In other words, her back catalogue will become more valuable if her new album's successful, which is almost a foregone conclusion at this point. So it may come as a surprise that the backing group Lord has assembled for her first full-band tour (Mark Barnicle and Dave Fischer on guitars, John Sprague on bass, Tony Depietro on drums, and Amy Griffin on keyboards) are all unknowns from in and around her hometown of Salem. Their only credentials are a long way from indie rock: Barnacle played with blooze guy James Montgomery, and Griffin's in the hot rockabilly band Raging Teens. Lord's become a rockabilly fan herself (her boyfriend is also a Raging Teen), covering songs by Buddy Holly and the late Carl Perkins and even starting to write in that vein. All well and good, but why not take some of that major-label money to hire a big-name supergroup to back her?

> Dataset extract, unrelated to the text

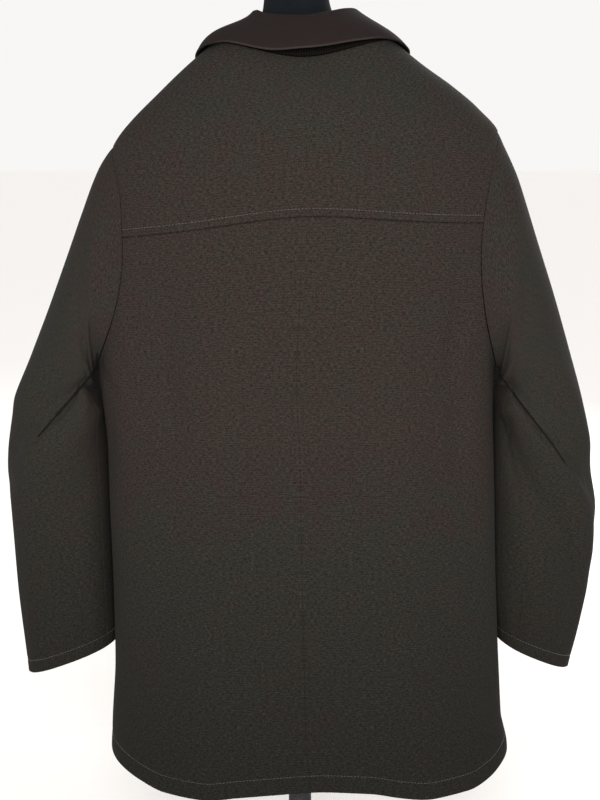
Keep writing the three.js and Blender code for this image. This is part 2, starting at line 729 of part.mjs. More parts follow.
// A body of revolution about the vertical axis, from [radius, height] corners.
const turned = (corners, sides) =>
  new THREE.LatheGeometry(
    corners.map(([radius, height]) => new THREE.Vector2(radius, height)),
    sides,
  ).rotateX(Math.PI / 2);

function standBase() {
  const edge = 3;
  return turned(
    [
      [0, 0],
      [BASE_RADIUS, 0],
      [BASE_RADIUS, BASE_THICKNESS - edge],
      [BASE_RADIUS - edge, BASE_THICKNESS],
      [HUB_RADIUS + 4, BASE_THICKNESS],
      [HUB_RADIUS, BASE_THICKNESS + 4],
      [HUB_RADIUS, HUB_HEIGHT - 2],
      [HUB_RADIUS - 2, HUB_HEIGHT],
      [0, HUB_HEIGHT],
    ],
    40,
  ).translate(0, 0, -RAISE);
}

function standPole() {
  return turned(
    [
      [0, HUB_HEIGHT - RAISE + STAND_GAP],
      [POLE_RADIUS, HUB_HEIGHT - RAISE + STAND_GAP],
      [POLE_RADIUS, FORM_BOTTOM - STAND_GAP],
      [0, FORM_BOTTOM - STAND_GAP],
    ],
    20,
  );
}

// ---- the object ------------------------------------------------------------------------------

const finish = (color, roughness, metalness = 0) =>
  new THREE.MeshStandardMaterial({ color, roughness, metalness });
const wool = finish(0x3d3632, 0.95);
const ribbedCloth = finish(0x1b1613, 0.95);
const collarCloth = finish(0x30272a, 0.85);
const horn = finish(0x2b1f17, 0.45);
const formSkin = finish(0x14181e, 0.6);
const darkMetal = finish(0x1a1b1d, 0.4, 0.8);

const coat = new THREE.Group();
coat.position.z = RAISE;
function add(name, geometry, material, place, turn) {
  const mesh = new THREE.Mesh(geometry, material);
  mesh.name = name;
  if (place) mesh.position.copy(place);
  if (turn) mesh.quaternion.copy(turn);
  coat.add(mesh);
}

add("back_yoke", yokePanel(), wool);
add("back_left", backPanel(1), wool);
add("back_right", backPanel(-1), wool);
add("front_left", frontPanel(1), wool);
add("front_right", frontPanel(-1), wool);
const frontOfTurn = FRONT_SEAM_STEP - FULL_TURN_STEPS;
add("sleeve_left_upper", sleevePanel(leftSleeve, frontOfTurn, BACK_SEAM_STEP), wool);
add("sleeve_left_under", sleevePanel(leftSleeve, BACK_SEAM_STEP, FRONT_SEAM_STEP), wool);
add("sleeve_right_upper", sleevePanel(rightSleeve, frontOfTurn, BACK_SEAM_STEP), wool);
add("sleeve_right_under", sleevePanel(rightSleeve, BACK_SEAM_STEP, FRONT_SEAM_STEP), wool);
const neckNormal = (around) => neckSurface(around).normal(90 - around, NECK);
const stand = collarPanel(standPoint, [0, 0.75, 1], -1, ribAround, ribRelief, neckNormal);
add("collar_stand", stand, ribbedCloth);
const fallShares = [0, 0.07, ARC_SHARE, 0.3, 0.45, 0.6, 0.75, 0.88, 1];
add("collar_fall", collarPanel(fallPoint, fallShares, 1, collarAround), collarCloth);
BUTTON_HEIGHTS.forEach((height, i) => {
  const made = button(height);
  add(`button_${i + 1}`, made.geometry, horn, made.place, made.turn);
});
add("form_torso", torso(), formSkin);
add("stand_pole", standPole(), darkMetal);
add("stand_base", standBase(), darkMetal);

export default coat;
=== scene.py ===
"""The looks of a man's wool coat on a dress form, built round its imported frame."""

import bpy
import numpy as np
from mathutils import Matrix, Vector


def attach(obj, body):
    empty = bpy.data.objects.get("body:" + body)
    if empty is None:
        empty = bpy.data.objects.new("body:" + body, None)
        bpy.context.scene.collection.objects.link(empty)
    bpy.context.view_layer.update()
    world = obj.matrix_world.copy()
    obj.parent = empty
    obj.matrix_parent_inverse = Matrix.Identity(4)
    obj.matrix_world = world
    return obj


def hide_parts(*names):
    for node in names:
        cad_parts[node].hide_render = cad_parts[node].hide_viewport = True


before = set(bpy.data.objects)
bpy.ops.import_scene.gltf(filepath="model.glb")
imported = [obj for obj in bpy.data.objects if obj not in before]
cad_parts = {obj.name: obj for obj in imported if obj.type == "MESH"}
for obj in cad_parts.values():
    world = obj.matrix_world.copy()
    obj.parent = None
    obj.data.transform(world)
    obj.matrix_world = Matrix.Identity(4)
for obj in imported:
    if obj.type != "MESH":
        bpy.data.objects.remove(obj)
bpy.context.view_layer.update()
bpy.context.scene.view_settings.view_transform = "Standard"

# ---- stand: base and pole ---------------------------------------------------------------------
# A turned steel disc with a hub, and a steel tube that stands in it and carries the form. Both are
# coated in dark satin paint, a little speckled and rubbed.

STAND_PAINT = (0.011, 0.012, 0.014, 1)
STAND_SHINE = (0.028, 0.028, 0.03, 1)


def add_node(tree, kind, inputs=(), **settings):
    """Adds one shader node. settings are its properties. inputs gives its sockets, by name or
    number, a value or the socket that feeds them."""
    made = tree.nodes.new(kind)
    for name, value in settings.items():
        setattr(made, name, value)
    for key, value in dict(inputs).items():
        if isinstance(value, bpy.types.NodeSocket):
            tree.links.new(value, made.inputs[key])
        else:
            made.inputs[key].default_value = value
    return made


def figured(tree, operation, *values, **settings):
    """One sum, product or other step on sockets and numbers."""
    return add_node(tree, "ShaderNodeMath", dict(enumerate(values)), operation=operation,
                    **settings).outputs[0]


def ranged(tree, value, low, high, to_low=0.0, to_high=1.0, **settings):
    """A value carried evenly from low to high over to to_low to to_high, and held at its ends."""
    return add_node(tree, "ShaderNodeMapRange", {
        "Value": value, "From Min": low, "From Max": high, "To Min": to_low, "To Max": to_high,
    }, **settings).outputs[0]


def blended(tree, share, first, second, **settings):
    """A colour between two: the first at share 0 and the second at share 1."""
    return add_node(tree, "ShaderNodeMix", {0: share, 6: first, 7: second}, data_type="RGBA",
                    **settings).outputs[2]


def noise(tree, place, scale, detail, **more):
    """Cloudy noise from 0 to 1 at a place."""
    return add_node(tree, "ShaderNodeTexNoise", {
        "Vector": place, "Scale": scale, "Detail": detail, **more}).outputs["Fac"]


def object_place(tree):
    """A shaded point's place on the whole object, in metres."""
    return add_node(tree, "ShaderNodeTexCoord").outputs["Object"]


def new_finish(name, **sockets):
    """A material of one Principled shader with these constant values: its tree and shader."""
    finish = bpy.data.materials.new(name)
    finish.use_nodes = True
    shader = finish.node_tree.nodes["Principled BSDF"]
    for key, value in sockets.items():
        shader.inputs[key.replace("_", " ")].default_value = value
    return finish, finish.node_tree, shader


def colour_and_grain(tree, shader, colour, height, strength, distance):
    """Gives a finish its colour and the fine relief of a height. distance is in metres."""
    tree.links.new(colour, shader.inputs["Base Color"])
    grain = add_node(tree, "ShaderNodeBump", {
        "Strength": strength, "Distance": distance, "Height": height})
    tree.links.new(grain.outputs[0], shader.inputs["Normal"])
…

"Because Dylan wouldn't have done that. Look at what he did [in 1965]: he went to Saskatchewan and got the guys in the Band. They were a rockabilly band, and that was as retro as you could get in the '60s. But he got them to form around him, and that's what I'm doing here. This is the band that I would have had when I was 16. And now we can all grow together."

Lord may be fighting conventional wisdom on this one -- but after all, that's what major-label clout is for. Meanwhile she's back in the subway, not forgetting where her roots lie. Dylan wouldn't have forgotten either.

Mary Lou Lord will perform on Wednesday, February 18 at the Met Cafe.